--- EXERCISE BRIEF ---
All of the data needs to be repeated exactly.

++++++

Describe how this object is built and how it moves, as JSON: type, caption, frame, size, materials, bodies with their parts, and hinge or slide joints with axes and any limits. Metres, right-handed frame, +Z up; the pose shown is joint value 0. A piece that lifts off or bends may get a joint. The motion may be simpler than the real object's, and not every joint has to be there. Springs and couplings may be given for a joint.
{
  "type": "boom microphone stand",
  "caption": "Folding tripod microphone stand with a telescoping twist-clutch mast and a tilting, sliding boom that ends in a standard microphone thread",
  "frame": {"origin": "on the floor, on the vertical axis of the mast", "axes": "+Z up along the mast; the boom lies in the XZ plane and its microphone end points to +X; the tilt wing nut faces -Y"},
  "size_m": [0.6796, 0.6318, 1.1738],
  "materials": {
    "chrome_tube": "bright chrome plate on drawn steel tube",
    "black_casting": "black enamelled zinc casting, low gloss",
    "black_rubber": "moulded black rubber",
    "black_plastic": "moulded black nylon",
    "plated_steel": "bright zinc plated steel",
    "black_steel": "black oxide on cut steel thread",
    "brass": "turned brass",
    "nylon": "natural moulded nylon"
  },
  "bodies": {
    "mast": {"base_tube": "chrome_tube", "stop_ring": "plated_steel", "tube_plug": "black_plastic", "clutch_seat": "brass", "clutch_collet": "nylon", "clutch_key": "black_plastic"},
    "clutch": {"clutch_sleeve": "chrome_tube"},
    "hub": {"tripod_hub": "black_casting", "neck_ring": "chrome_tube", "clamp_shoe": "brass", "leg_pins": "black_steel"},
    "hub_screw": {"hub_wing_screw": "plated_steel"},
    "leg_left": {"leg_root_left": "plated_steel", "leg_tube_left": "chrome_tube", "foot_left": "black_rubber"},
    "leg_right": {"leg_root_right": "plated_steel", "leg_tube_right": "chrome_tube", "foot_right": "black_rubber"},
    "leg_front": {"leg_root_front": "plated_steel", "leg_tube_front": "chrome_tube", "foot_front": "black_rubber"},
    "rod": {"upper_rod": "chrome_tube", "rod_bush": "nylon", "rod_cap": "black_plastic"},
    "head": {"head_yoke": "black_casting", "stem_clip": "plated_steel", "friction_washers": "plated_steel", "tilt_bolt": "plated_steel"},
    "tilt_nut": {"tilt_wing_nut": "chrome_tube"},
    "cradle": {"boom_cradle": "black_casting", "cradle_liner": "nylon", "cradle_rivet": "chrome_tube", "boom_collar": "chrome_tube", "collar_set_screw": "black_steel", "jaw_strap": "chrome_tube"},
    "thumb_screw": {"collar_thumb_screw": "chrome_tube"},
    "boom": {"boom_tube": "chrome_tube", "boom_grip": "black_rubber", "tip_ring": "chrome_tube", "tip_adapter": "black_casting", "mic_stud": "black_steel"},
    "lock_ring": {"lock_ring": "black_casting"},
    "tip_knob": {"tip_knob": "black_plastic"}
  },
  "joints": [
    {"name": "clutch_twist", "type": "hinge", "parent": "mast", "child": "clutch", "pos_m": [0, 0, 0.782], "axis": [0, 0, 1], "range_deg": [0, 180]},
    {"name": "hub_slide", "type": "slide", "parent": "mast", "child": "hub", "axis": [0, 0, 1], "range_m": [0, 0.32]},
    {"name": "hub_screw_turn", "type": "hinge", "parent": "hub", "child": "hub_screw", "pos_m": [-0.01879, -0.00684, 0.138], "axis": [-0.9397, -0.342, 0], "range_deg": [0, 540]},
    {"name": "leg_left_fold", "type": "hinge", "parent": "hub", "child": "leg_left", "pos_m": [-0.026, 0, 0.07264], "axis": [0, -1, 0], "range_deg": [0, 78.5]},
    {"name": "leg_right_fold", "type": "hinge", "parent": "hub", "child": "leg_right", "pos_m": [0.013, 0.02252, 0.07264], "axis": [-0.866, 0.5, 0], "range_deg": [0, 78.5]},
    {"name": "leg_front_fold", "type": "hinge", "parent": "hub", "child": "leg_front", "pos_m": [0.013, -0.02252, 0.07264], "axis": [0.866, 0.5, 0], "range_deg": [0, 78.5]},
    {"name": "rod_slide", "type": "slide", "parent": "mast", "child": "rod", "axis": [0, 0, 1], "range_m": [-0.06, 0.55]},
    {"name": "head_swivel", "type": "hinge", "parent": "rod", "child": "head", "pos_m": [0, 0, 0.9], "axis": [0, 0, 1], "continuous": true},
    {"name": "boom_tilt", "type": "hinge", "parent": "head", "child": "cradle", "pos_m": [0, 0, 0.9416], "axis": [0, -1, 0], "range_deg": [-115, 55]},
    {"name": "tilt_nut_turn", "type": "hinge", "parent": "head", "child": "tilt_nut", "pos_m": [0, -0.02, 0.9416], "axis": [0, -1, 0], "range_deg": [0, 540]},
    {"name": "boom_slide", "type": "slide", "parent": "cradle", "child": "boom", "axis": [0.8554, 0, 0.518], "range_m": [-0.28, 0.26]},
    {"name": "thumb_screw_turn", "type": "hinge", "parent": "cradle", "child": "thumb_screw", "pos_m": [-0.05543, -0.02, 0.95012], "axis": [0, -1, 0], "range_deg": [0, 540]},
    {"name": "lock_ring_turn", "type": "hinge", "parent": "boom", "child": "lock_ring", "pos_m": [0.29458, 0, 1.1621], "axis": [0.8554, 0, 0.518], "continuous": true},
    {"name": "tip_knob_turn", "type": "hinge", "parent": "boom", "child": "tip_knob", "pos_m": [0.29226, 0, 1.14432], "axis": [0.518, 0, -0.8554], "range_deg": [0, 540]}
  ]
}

++++++

--- TASK ANSWER ---
Describe how this object is built and how it moves, as JSON: type, caption, frame, size, materials, bodies with their parts, and hinge or slide joints with axes and any limits. Metres, right-handed frame, +Z up; the pose shown is joint value 0. A piece that lifts off or bends may get a joint. The motion may be simpler than the real object's, and not every joint has to be there. Springs and couplings may be given for a joint.
{
  "type": "boom microphone stand",
  "caption": "Folding tripod microphone stand with a telescoping twist-clutch mast and a tilting, sliding boom that ends in a standard microphone thread",
  "frame": {"origin": "on the floor, on the vertical axis of the mast", "axes": "+Z up along the mast; the boom lies in the XZ plane and its microphone end points to +X; the tilt wing nut faces -Y"},
  "size_m": [0.6796, 0.6318, 1.1738],
  "materials": {
    "chrome_tube": "bright chrome plate on drawn steel tube",
    "black_casting": "black enamelled zinc casting, low gloss",
    "black_rubber": "moulded black rubber",
    "black_plastic": "moulded black nylon",
    "plated_steel": "bright zinc plated steel",
    "black_steel": "black oxide on cut steel thread",
    "brass": "turned brass",
    "nylon": "natural moulded nylon"
  },
  "bodies": {
    "mast": {"base_tube": "chrome_tube", "stop_ring": "plated_steel", "tube_plug": "black_plastic", "clutch_seat": "brass", "clutch_collet": "nylon", "clutch_key": "black_plastic"},
    "clutch": {"clutch_sleeve": "chrome_tube"},
    "hub": {"tripod_hub": "black_casting", "neck_ring": "chrome_tube", "clamp_shoe": "brass", "leg_pins": "black_steel"},
    "hub_screw": {"hub_wing_screw": "plated_steel"},
    "leg_left": {"leg_root_left": "plated_steel", "leg_tube_left": "chrome_tube", "foot_left": "black_rubber"},
    "leg_right": {"leg_root_right": "plated_steel", "leg_tube_right": "chrome_tube", "foot_right": "black_rubber"},
    "leg_front": {"leg_root_front": "plated_steel", "leg_tube_front": "chrome_tube", "foot_front": "black_rubber"},
    "rod": {"upper_rod": "chrome_tube", "rod_bush": "nylon", "rod_cap": "black_plastic"},
    "head": {"head_yoke": "black_casting", "stem_clip": "plated_steel", "friction_washers": "plated_steel", "tilt_bolt": "plated_steel"},
    "tilt_nut": {"tilt_wing_nut": "chrome_tube"},
    "cradle": {"boom_cradle": "black_casting", "cradle_liner": "nylon", "cradle_rivet": "chrome_tube", "boom_collar": "chrome_tube", "collar_set_screw": "black_steel", "jaw_strap": "chrome_tube"},
    "thumb_screw": {"collar_thumb_screw": "chrome_tube"},
    "boom": {"boom_tube": "chrome_tube", "boom_grip": "black_rubber", "tip_ring": "chrome_tube", "tip_adapter": "black_casting", "mic_stud": "black_steel"},
    "lock_ring": {"lock_ring": "black_casting"},
    "tip_knob": {"tip_knob": "black_plastic"}
  },
  "joints": [
    {"name": "clutch_twist", "type": "hinge", "parent": "mast", "child": "clutch", "pos_m": [0, 0, 0.782], "axis": [0, 0, 1], "range_deg": [0, 180]},
    {"name": "hub_slide", "type": "slide", "parent": "mast", "child": "hub", "axis": [0, 0, 1], "range_m": [0, 0.32]},
    {"name": "hub_screw_turn", "type": "hinge", "parent": "hub", "child": "hub_screw", "pos_m": [-0.01879, -0.00684, 0.138], "axis": [-0.9397, -0.342, 0], "range_deg": [0, 540]},
    {"name": "leg_left_fold", "type": "hinge", "parent": "hub", "child": "leg_left", "pos_m": [-0.026, 0, 0.07264], "axis": [0, -1, 0], "range_deg": [0, 78.5]},
    {"name": "leg_right_fold", "type": "hinge", "parent": "hub", "child": "leg_right", "pos_m": [0.013, 0.02252, 0.07264], "axis": [-0.866, 0.5, 0], "range_deg": [0, 78.5]},
    {"name": "leg_front_fold", "type": "hinge", "parent": "hub", "child": "leg_front", "pos_m": [0.013, -0.02252, 0.07264], "axis": [0.866, 0.5, 0], "range_deg": [0, 78.5]},
    {"name": "rod_slide", "type": "slide", "parent": "mast", "child": "rod", "axis": [0, 0, 1], "range_m": [-0.06, 0.55]},
    {"name": "head_swivel", "type": "hinge", "parent": "rod", "child": "head", "pos_m": [0, 0, 0.9], "axis": [0, 0, 1], "continuous": true},
    {"name": "boom_tilt", "type": "hinge", "parent": "head", "child": "cradle", "pos_m": [0, 0, 0.9416], "axis": [0, -1, 0], "range_deg": [-115, 55]},
    {"name": "tilt_nut_turn", "type": "hinge", "parent": "head", "child": "tilt_nut", "pos_m": [0, -0.02, 0.9416], "axis": [0, -1, 0], "range_deg": [0, 540]},
    {"name": "boom_slide", "type": "slide", "parent": "cradle", "child": "boom", "axis": [0.8554, 0, 0.518], "range_m": [-0.28, 0.26]},
    {"name": "thumb_screw_turn", "type": "hinge", "parent": "cradle", "child": "thumb_screw", "pos_m": [-0.05543, -0.02, 0.95012], "axis": [0, -1, 0], "range_deg": [0, 540]},
    {"name": "lock_ring_turn", "type": "hinge", "parent": "boom", "child": "lock_ring", "pos_m": [0.29458, 0, 1.1621], "axis": [0.8554, 0, 0.518], "continuous": true},
    {"name": "tip_knob_turn", "type": "hinge", "parent": "boom", "child": "tip_knob", "pos_m": [0.29226, 0, 1.14432], "axis": [0.518, 0, -0.8554], "range_deg": [0, 540]}
  ]
}